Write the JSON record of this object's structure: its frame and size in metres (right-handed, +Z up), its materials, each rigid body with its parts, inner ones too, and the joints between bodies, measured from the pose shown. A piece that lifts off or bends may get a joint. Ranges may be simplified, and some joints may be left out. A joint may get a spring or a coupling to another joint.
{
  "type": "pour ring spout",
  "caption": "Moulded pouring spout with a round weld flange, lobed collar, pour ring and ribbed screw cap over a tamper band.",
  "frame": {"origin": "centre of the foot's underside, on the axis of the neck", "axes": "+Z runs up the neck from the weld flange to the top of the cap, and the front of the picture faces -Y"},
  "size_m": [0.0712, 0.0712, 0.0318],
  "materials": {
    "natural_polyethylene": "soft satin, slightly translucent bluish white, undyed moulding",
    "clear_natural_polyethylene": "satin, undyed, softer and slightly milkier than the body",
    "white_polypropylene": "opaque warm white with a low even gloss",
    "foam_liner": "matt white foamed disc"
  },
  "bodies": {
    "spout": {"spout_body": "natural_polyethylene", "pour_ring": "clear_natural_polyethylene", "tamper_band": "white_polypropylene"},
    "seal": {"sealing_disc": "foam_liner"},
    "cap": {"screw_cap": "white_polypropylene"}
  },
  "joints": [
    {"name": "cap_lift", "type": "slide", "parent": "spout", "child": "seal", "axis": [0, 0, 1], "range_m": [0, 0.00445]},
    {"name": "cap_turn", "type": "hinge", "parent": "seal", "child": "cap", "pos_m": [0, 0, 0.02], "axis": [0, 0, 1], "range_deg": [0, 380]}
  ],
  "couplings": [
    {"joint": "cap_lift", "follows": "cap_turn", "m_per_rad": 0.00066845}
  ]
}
...
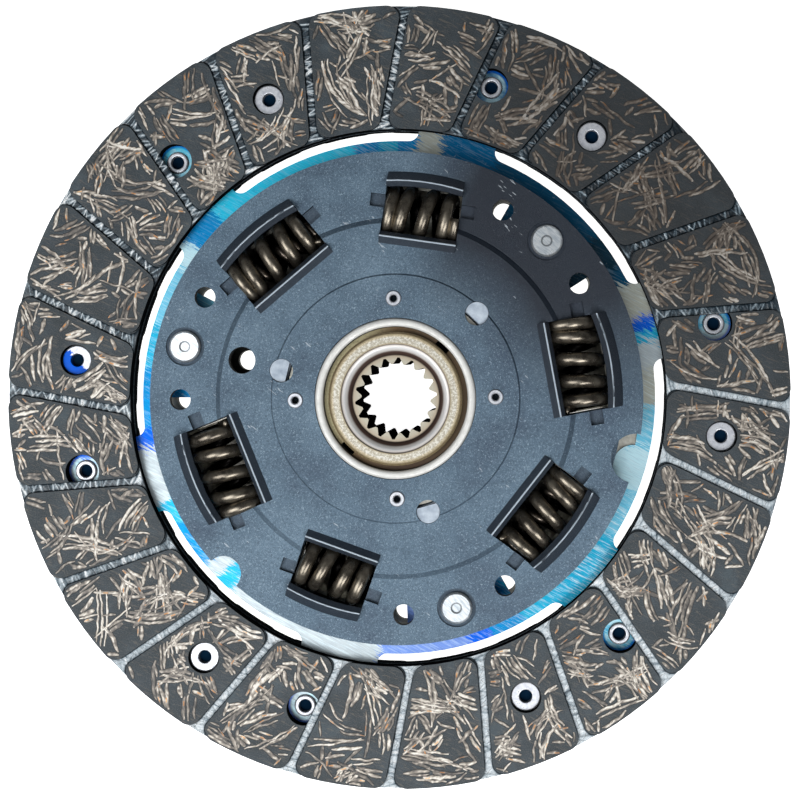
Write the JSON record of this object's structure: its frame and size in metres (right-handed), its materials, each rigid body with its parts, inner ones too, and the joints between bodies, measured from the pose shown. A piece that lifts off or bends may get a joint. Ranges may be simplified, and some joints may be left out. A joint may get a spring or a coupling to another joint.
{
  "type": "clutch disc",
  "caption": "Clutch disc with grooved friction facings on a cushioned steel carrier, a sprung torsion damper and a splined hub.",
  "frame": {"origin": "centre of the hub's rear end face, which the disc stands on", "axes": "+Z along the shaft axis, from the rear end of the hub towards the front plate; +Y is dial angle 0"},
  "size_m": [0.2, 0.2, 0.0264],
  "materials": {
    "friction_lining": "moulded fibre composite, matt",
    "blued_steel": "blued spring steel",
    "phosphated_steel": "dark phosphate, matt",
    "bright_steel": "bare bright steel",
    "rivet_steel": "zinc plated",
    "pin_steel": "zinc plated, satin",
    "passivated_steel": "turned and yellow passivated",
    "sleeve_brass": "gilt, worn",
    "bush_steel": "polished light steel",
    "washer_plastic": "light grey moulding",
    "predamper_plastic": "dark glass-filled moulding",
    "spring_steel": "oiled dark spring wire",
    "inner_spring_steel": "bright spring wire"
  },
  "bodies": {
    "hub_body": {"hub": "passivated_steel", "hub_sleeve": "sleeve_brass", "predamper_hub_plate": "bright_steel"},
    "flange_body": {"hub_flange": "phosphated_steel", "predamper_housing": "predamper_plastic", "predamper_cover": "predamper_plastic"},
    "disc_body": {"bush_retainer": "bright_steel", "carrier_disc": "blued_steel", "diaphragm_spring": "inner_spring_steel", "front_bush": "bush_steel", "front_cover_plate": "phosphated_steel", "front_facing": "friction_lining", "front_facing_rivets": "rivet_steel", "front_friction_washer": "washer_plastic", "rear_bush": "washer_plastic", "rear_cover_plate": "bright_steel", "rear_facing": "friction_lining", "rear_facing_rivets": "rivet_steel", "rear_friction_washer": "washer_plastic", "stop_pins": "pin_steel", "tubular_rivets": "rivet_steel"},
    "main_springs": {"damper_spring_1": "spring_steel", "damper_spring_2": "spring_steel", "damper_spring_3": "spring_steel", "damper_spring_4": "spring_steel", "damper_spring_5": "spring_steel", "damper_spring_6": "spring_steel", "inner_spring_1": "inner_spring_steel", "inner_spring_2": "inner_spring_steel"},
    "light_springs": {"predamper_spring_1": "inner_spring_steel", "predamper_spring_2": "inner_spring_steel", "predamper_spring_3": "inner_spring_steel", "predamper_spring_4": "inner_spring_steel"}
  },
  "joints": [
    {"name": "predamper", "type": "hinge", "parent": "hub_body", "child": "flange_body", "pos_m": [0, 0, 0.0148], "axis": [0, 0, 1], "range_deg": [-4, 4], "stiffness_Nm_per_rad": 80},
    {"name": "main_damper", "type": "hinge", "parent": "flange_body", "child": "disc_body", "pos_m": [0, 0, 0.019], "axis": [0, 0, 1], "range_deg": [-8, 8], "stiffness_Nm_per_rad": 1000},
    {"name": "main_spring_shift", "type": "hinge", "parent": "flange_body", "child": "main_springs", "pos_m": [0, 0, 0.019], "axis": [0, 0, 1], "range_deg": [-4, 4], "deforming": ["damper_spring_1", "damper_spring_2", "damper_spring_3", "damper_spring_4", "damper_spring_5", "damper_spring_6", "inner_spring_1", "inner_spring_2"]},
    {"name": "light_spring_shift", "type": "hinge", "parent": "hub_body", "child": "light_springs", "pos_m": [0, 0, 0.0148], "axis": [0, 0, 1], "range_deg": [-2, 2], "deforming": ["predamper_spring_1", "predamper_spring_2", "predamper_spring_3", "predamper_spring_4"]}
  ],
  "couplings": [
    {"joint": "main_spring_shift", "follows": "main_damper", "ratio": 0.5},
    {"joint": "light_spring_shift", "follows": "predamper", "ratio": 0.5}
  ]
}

__What the task asks__:
Find and copy each line above that includes the string "structure".

__Exercise output__:
Write the JSON record of this object's structure: its frame and size in metres (right-handed, +Z up), its materials, each rigid body with its parts, inner ones too, and the joints between bodies, measured from the pose shown. A piece that lifts off or bends may get a joint. Ranges may be simplified, and some joints may be left out. A joint may get a spring or a coupling to another joint.
Write the JSON record of this object's structure: its frame and size in metres (right-handed), its materials, each rigid body with its parts, inner ones too, and the joints between bodies, measured from the pose shown. A piece that lifts off or bends may get a joint. Ranges may be simplified, and some joints may be left out. A joint may get a spring or a coupling to another joint.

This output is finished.